City prepares small, very visible skate spot for tweens and younger teens

By Scott Hewitt, Columbian staff writer
Published: April 3, 2012, 5:00pm

LA CENTER — When the city of La Center announced plans to include a miniature skate park — a “skate spot” — in its upgrade of Holley Park, nobody much objected.

The city’s own public works director wasn’t too pleased, though.

“Last year the city went through a planning process for Holley Park. In that process we did a pretty significant outreach and a skate park, something for skateboarding, that activity kept coming up,” said Jeff Sarvis. “I’ll just tell you that most of us, probably me included, were not real thrilled.”

Why not? Because skate parks have developed a bad reputation among parents, police and other public officials. In Ridgefield, skaters drawn by ramps and a “grind box” at the central downtown park were behind a spate of vandalism and tagging a few years back. The town responded by temporarily removing the skating equipment (which it will still do when warranted) and instituting a careful tracking system for offenders, who can be permanently banned from the park.

In Vancouver, big skate parks at Waterworks Park, near Clark College, and at Pacific Community Park, off Northeast 172nd Avenue, have both run into plenty of problems. In response, the city instituted a camera system at Pacific Park. But no easy remedy has been found for Waterworks Park, which is near downtown and a busy urban intersection. More lights have been suggested, but park officials say that would just attract more nighttime traffic and activity.

In Hazel Dell, the skate spot at Tenny Creek Park has been hit by vandals multiple times. The nearby neighbors of Fairgrounds Community Park refused to even let a skate spot into that 88-acre greenspace; folks who turned out for Fairgrounds Neighborhood Association meetings at the time were solidly against it because of the perceived danger of crime and vandalism. The skate spot was deleted from the final plan for Fairgrounds Community Park, although officials said they were uneasy about removing an amenity so clearly valued by an important segment of their clientele: teenagers.

After all, not all the skaters are soiling their own nests — just a select few, right?

Young people who answered a La Center city survey last year were all in favor of a skate park. Adults who answered their own survey showed worries and mixed feelings.

“I think they should have a skate park because then people will go to our park and think how nice it is,” one youth said in the comments section.

“Skate parks bring crime and more availability of drugs to our kids, no skate park,” one adult wrote.

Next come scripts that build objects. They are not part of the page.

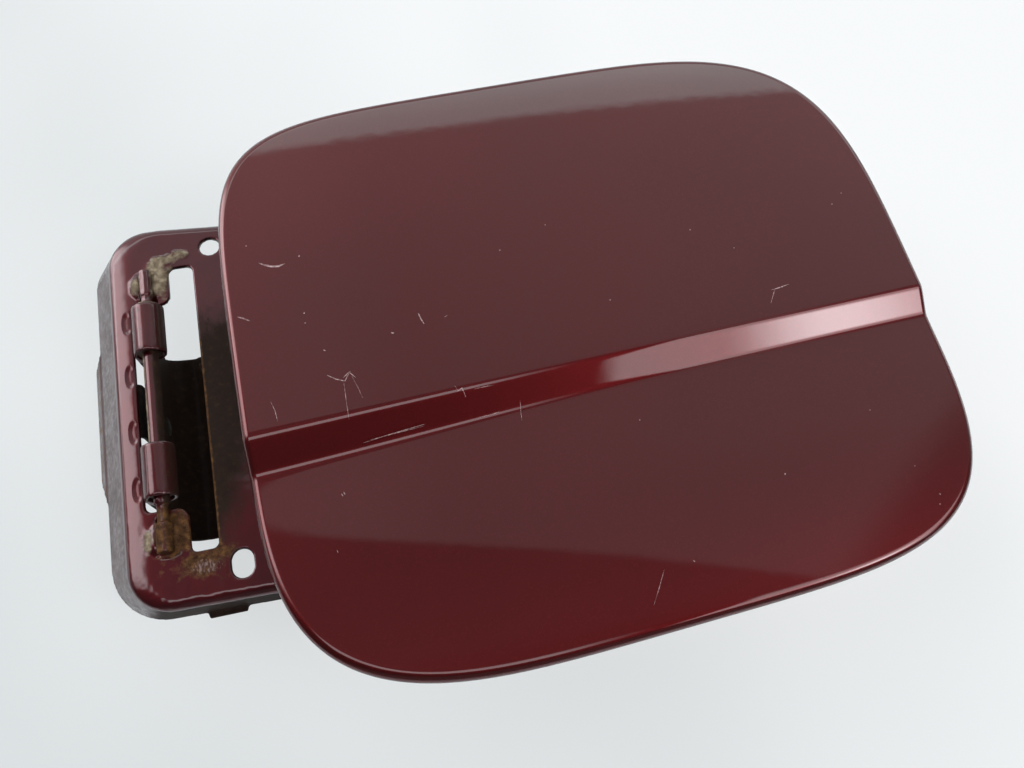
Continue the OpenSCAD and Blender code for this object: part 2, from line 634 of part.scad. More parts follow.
// Plate inside the lid that spreads the pull of the striker's rivets
module striker_backing_plate() {
    margin = 3;
    color(steel) difference() {
        translate([striker_x - foot_len, striker_y - striker_w / 2 - margin, inner_z + inner_sheet])
            cube([foot_len - margin, striker_w + 2 * margin, backing_t]);
        for (off = [outer_rivet_off, inner_rivet_off]) translate([striker_x - off, striker_y, inner_z])
            cylinder(d = rivet_d + 2 * fit_gap, h = backing_t + 2 * over);
    }
}
module striker_rivet(off) {
    head_h = 1.2;
    grip = striker_t + inner_sheet + backing_t;
    color(steel) translate([striker_x - off, striker_y, inner_z - striker_t]) {
        cylinder(d = rivet_d, h = grip);
        translate([0, 0, -head_h]) cylinder(d = 2 * rivet_d, h = head_h);
        translate([0, 0, grip]) cylinder(d = 1.7 * rivet_d, h = head_h);
    }
}
module outer_striker_rivet() { striker_rivet(outer_rivet_off); }
module inner_striker_rivet() { striker_rivet(inner_rivet_off); }

// Rubber buffers pushed into the inner panel; they cushion the closing lid
module buffer(y) {
    stem_r = buffer_stem_d / 2;
    head_r = 6.2;
    nose_r = 5;
    edge = 0.8;
    lip = 1;
    barb = 2;
    color(rubber) translate([buffer_x, y, inner_z]) rotate_extrude() polygon([
        [0, -buffer_h], [nose_r - edge, -buffer_h],
        [nose_r, edge - buffer_h], [head_r, -1.5 * edge], [head_r, 0], [stem_r, 0], [stem_r, inner_sheet],
        [stem_r + lip, inner_sheet], [stem_r - 0.6 * lip, inner_sheet + barb], [0, inner_sheet + barb]]);
}
module upper_buffer() { buffer(lid_cy + buffer_dy / 2); }
module lower_buffer() { buffer(lid_cy - buffer_dy / 2); }

hinge_base();
hinge_pin();
lid_outer_panel();
lid_inner_panel();
hinge_arm();
upper_bush();
lower_bush();
pop_up_spring();
upper_spring_rivet();
lower_spring_rivet();
striker();
striker_backing_plate();
outer_striker_rivet();
inner_striker_rivet();
upper_buffer();
lower_buffer();
hinge_top_mastic_pad();
hinge_bottom_mastic_pad();
latch_top_mastic_pad();
latch_bottom_mastic_pad();
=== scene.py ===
"""Dresses the car fuel door: painted lid, hinge base, pin, gooseneck arm, small parts and a plain stage."""
import math

import bmesh
import bpy
from bpy.props import FloatProperty, FloatVectorProperty, PointerProperty
from mathutils import Matrix, Vector, noise


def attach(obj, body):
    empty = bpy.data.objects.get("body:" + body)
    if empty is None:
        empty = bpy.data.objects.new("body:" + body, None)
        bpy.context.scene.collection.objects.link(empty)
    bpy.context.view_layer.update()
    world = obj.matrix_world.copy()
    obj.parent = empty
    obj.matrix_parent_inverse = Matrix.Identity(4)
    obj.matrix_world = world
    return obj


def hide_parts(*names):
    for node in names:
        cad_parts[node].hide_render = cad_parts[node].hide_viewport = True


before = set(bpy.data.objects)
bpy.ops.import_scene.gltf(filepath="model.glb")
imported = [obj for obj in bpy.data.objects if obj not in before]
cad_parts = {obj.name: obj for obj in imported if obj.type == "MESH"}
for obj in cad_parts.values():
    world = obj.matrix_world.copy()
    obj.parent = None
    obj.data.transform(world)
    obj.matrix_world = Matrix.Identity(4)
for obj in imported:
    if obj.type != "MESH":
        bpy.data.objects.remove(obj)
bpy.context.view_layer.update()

bl_info = {
    "name": "Car Fuel Door Builder",
    "version": (1, 0, 0),
    "blender": (4, 5, 0),
    "location": "3D View > Sidebar > Fuel Door",
    "description": "Builds the painted lid, the hinge and the latch parts of a car fuel door",
    "category": "Object",
}

MM = 0.001


def linear(code):
    """Turn an sRGB hex colour into linear red, green and blue."""
    parts = [int(code[k:k + 2], 16) / 255 for k in (1, 3, 5)]
    return tuple(c / 12.92 if c <= 0.04045 else ((c + 0.055) / 1.055) ** 2.4 for c in parts)


def rgba(code):
    return (*linear(code), 1.0)


def mix(a, b, s):
    return a + (b - a) * s


def smooth(low, high, value):
    """0 below low, 1 above high, eased between; low may be the larger one."""
    s = min(max((value - low) / (high - low), 0.0), 1.0)
    return s * s * (3 - 2 * s)


# ---------------------------------------------------------------- settings

def length_setting(name, description, default):
    """A length in metres that the panel shows."""
    return FloatProperty(name=name, description=description, default=default, unit="LENGTH")


def colour_setting(name, description, code):
    """A colour that the panel shows, given as sRGB hex."""
    return FloatVectorProperty(name=name, description=description, default=linear(code), subtype="COLOR",
                               size=3, min=0, max=1)


class FuelDoorSizes(bpy.types.PropertyGroup):
    """Sizes of the visible pieces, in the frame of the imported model"""
    lid_x: length_setting("Lid Centre X", "Lid centre, from the fixing holes towards the latch", 0.0942)
    lid_y: length_setting("Lid Centre Y", "Lid centre along the hinge pin", -0.0078)
    lid_right: length_setting("Latch Reach", "Reach of the lid from its centre towards the latch", 0.0903)
    lid_left: length_setting("Hinge Reach", "Reach of the lid from its centre towards the hinge", 0.0884)
    lid_top: length_setting("Top Reach", "Reach of the lid from its centre to the top edge", 0.0814)
    lid_bottom: length_setting("Bottom Reach", "Reach of the lid from its centre to the bottom edge", 0.0738)
    rim_z: length_setting("Rim Height", "Height of the lid's rim above the base plate", 0.0176)
    crease_step: length_setting("Crease Step", "Step down across the crease", 0.003)
    base_sheet: length_setting("Base Sheet", "Thickness of the hinge base's sheet", 0.0016)
    pin_x: length_setting("Pin X", "Pin axis, from the fixing holes", -0.017)
    pin_z: length_setting("Pin Z", "Pin axis above the inboard face of the base plate", 0.0028)
    pin_d: length_setting("Pin Diameter", "Diameter of the hinge pin", 0.0039)


class FuelDoorColours(bpy.types.PropertyGroup):
    """Colours of the finishes"""
    paint: colour_setting("Body Paint", "Metallic burgundy base coat", "#521012")
    shade: colour_setting("Shaded Paint", "Darker, more purple paint in patches on the hinge", "#3c0f17")
    flake: colour_setting("Flake", "Lit flakes in the base coat", "#691b1d")
    floor: colour_setting("Floor", "Pale floor", "#dbdfe0")


def sizes():
    return bpy.context.scene.fuel_door_sizes


def colours():
    return bpy.context.scene.fuel_door_colours


# ---------------------------------------------------------------- lid form, in millimetres

# How square each corner is, by its side (latch 1, hinge -1) and end (top 1, bottom -1)
CORNER = {(1, 1): 3.8, (-1, 1): 6.0, (-1, -1): 3.9, (1, -1): 4.6}
# The top and bottom edges climb towards the latch, and the side edges lean
EDGE_SLOPE = 0.0475
EDGE_LEAN = -0.018
CROWN_X = 0.8
CROWN_Y = 2.0
CREASE_LINE = -6.2
CREASE_LOW = -15.2
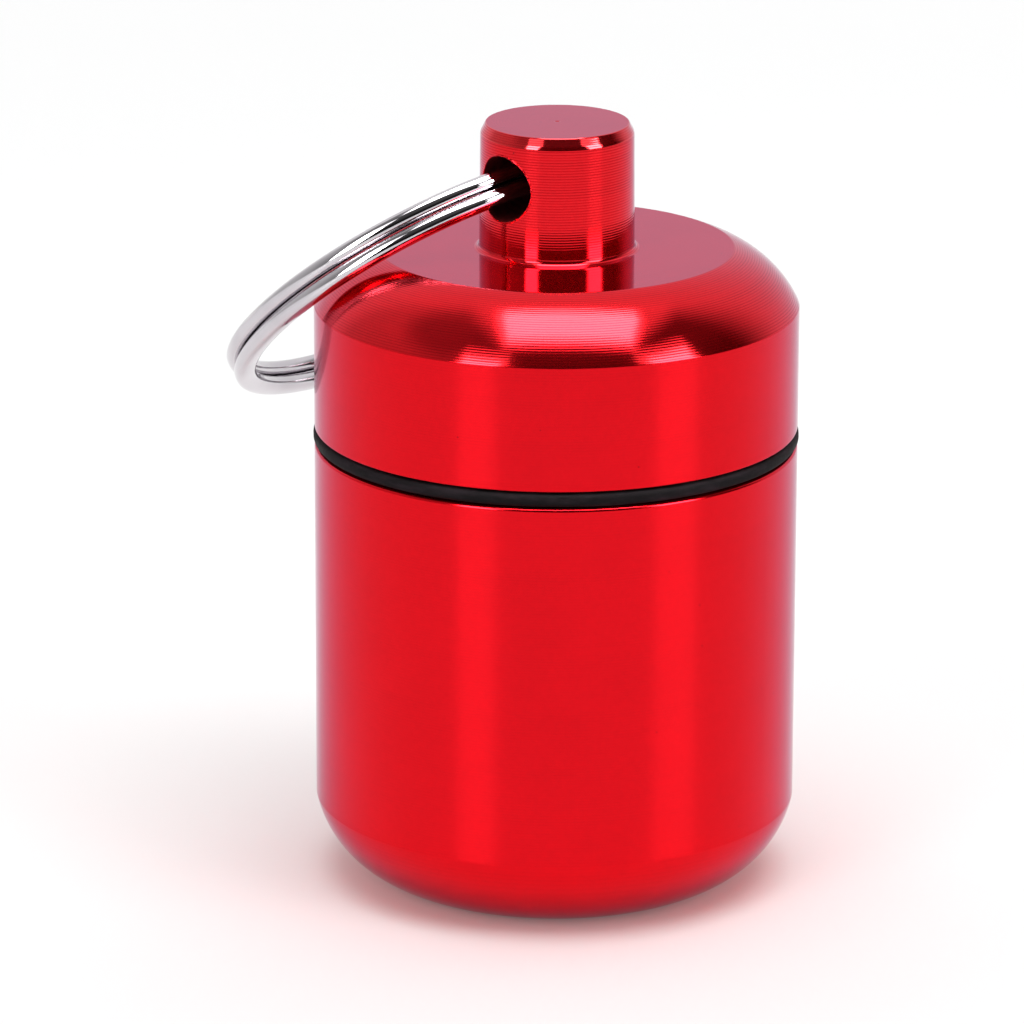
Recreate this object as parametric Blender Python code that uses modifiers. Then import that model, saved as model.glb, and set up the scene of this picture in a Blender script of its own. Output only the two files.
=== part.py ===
"""Small screw-top canister with an O-ring seal and a split key ring.

Every length is in metres, +Z is up and the origin is the middle of the flat base.
The cross hole through the knob runs along Y, and the key ring hangs towards -X.
"""

import math

import bmesh
import bpy
from mathutils import Matrix, Vector

MM = 0.001

# Outer form of the canister and of its cap, from the base upwards
outer_radius = 15.0 * MM
base_round_width = 4.7 * MM
base_round_height = 5.05 * MM
base_curve_radius = 6.7 * MM
canister_height = 27.9 * MM
seal_height = 1.05 * MM
cap_side_height = 7.75 * MM
shoulder_width = 4.05 * MM
shoulder_height = 3.6 * MM
shoulder_curve_radius = 7.0 * MM
edge_break = 0.15 * MM

# Knob turned in one piece with the cap
knob_radius = 4.73 * MM
knob_height = 7.9 * MM
knob_edge_width = 0.35 * MM
knob_edge_height = 0.65 * MM
knob_fillet_radius = 0.35 * MM
hole_height = 4.45 * MM

# Walls, the stored space and the hollow of the cap
cap_wall = 1.2 * MM
neck_wall = 1.0 * MM
floor_thickness = 3.0 * MM
floor_corner_radius = 1.5 * MM
cap_hollow_depth = 8.05 * MM
cap_corner_radius = 1.5 * MM
neck_top_clearance = 1.9 * MM
neck_chamfer = 0.35 * MM

# Screw thread shared by the neck and the cap
thread_pitch = 1.5 * MM
thread_depth = 0.6 * MM
thread_root_width = 0.8 * MM
thread_crest_width = 0.35 * MM
thread_clearance = 0.2 * MM
thread_lead = 0.9 * MM
thread_sink = 0.3 * MM
thread_taper_turns = 0.12
thread_points_per_turn = 32

# Rubber seal between the two rims
seal_clearance = 0.15 * MM
seal_bulge = 0.05 * MM
seal_neck_clearance = 0.2 * MM

# Split key ring: one flat wire wound about twice
ring_outer_radius = 14.4 * MM
ring_wire_width = 1.3 * MM
ring_wire_thickness = 0.72 * MM
ring_coil_gap = 0.44 * MM
ring_corner_radius = 0.3 * MM
ring_lift = 0.35 * MM
ring_hole_clearance = 0.4 * MM
ring_shoulder_clearance = 0.3 * MM
ring_step_degrees = 34.0
ring_end_gap_degrees = 5.0
ring_step_centre_degrees = 262.0
ring_points_per_turn = 44
ring_gap_samples = 180

# Cuts reach this far past the faces they break through
overrun = 1.0 * MM

lathe_steps = 64
arc_steps = 7
edge_steps = 3

# Heights worked out from the sizes above
cap_rim_z = canister_height + seal_height
shoulder_z = cap_rim_z + cap_side_height
flat_top_z = shoulder_z + shoulder_height
knob_top_z = flat_top_z + knob_height
hole_z = flat_top_z + hole_height
cap_roof_z = cap_rim_z + cap_hollow_depth
neck_top_z = cap_roof_z - neck_top_clearance

# Radii worked out from the sizes above, from the outside inwards
cap_thread_root_radius = outer_radius - cap_wall
neck_crest_radius = cap_thread_root_radius - thread_clearance
neck_root_radius = neck_crest_radius - thread_depth
bore_radius = neck_root_radius - neck_wall
flat_top_radius = outer_radius - shoulder_width
base_radius = outer_radius - base_round_width

# Ring sizes worked out from the wire
ring_stack = 2.0 * ring_wire_thickness + ring_coil_gap
ring_mean_radius = ring_outer_radius - ring_wire_width / 2.0
ring_inner_radius = ring_outer_radius - ring_wire_width


def ring_bow(reach):
    """How far the ring's mean circle bows away from its tangent at a distance along it."""
    return ring_mean_radius - math.sqrt(ring_mean_radius ** 2 - reach ** 2)


# The stretch of ring inside the knob bows to one side, so the hole is centred on that bow
ring_bow_in_hole = ring_bow(knob_radius)
ring_section_width = ring_wire_width + ring_bow_in_hole
ring_reach_in_hole = math.hypot(ring_section_width / 2.0, ring_stack / 2.0 + ring_lift)
hole_radius = ring_reach_in_hole + ring_hole_clearance


def clear_scene():
    for item in list(bpy.data.objects):
        bpy.data.objects.remove(item, do_unlink=True)


def new_collection(name):
    collection = bpy.data.collections.new(name)
    bpy.context.scene.collection.children.link(collection)
    return collection


def metal_material(name, colour, roughness, metallic):
    material = bpy.data.materials.new(name)
    material.use_nodes = True
    shader = material.node_tree.nodes["Principled BSDF"]
    shader.inputs["Base Color"].default_value = (*colour, 1.0)
    shader.inputs["Roughness"].default_value = roughness
    shader.inputs["Metallic"].default_value = metallic
    material.diffuse_color = (*colour, 1.0)
    return material


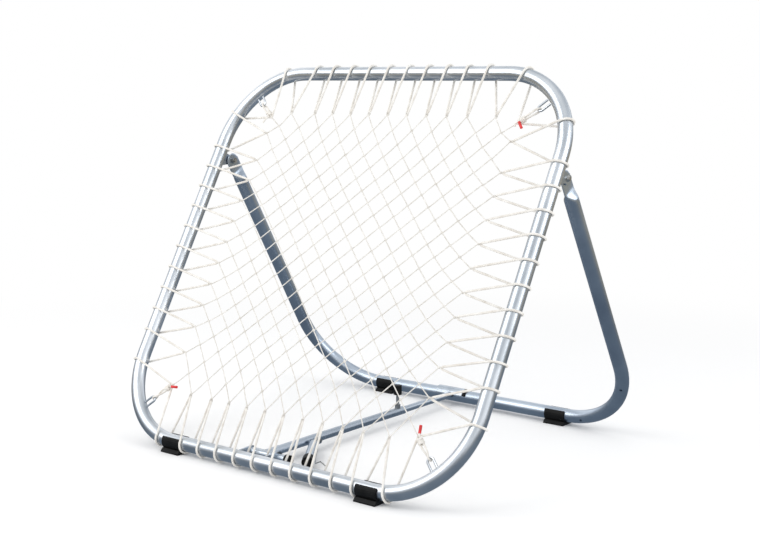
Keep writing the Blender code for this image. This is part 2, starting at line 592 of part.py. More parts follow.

“I feel our town would benefit greatly from a skate park,” said another. “It would keep kids out of trouble and give them something to do. A skate park would give them a place to hang out and have fun and be with other peers and make friends.”

Sarvis summed up: “We really didn’t hear a lot of opposition to the idea of a skate spot. Probably more support than opposition.”

Other ideas that were floated for Holley Park were a community center building and an aquatics facility. Those are lovely ideas, Sarvis said, and understandably popular. They would come at quite a cost in terms of both money and space in the existing 7-acre community park, which is already full of ball fields, tennis and basketball courts, a small community center and public works shop.

La Center has $300,000 to spend on upgrades to Holley Park, Sarvis said. So, for the time being, the city will pursue only the modest skate spot and a “spray pad” — that is, a water playground for little kids, like the one that’s beside Klineline Pond in Salmon Creek.

Youth and location

Younger kids are the key to the success of the skate spot, Sarvis said, along with that beloved real estate concept: location, location, location.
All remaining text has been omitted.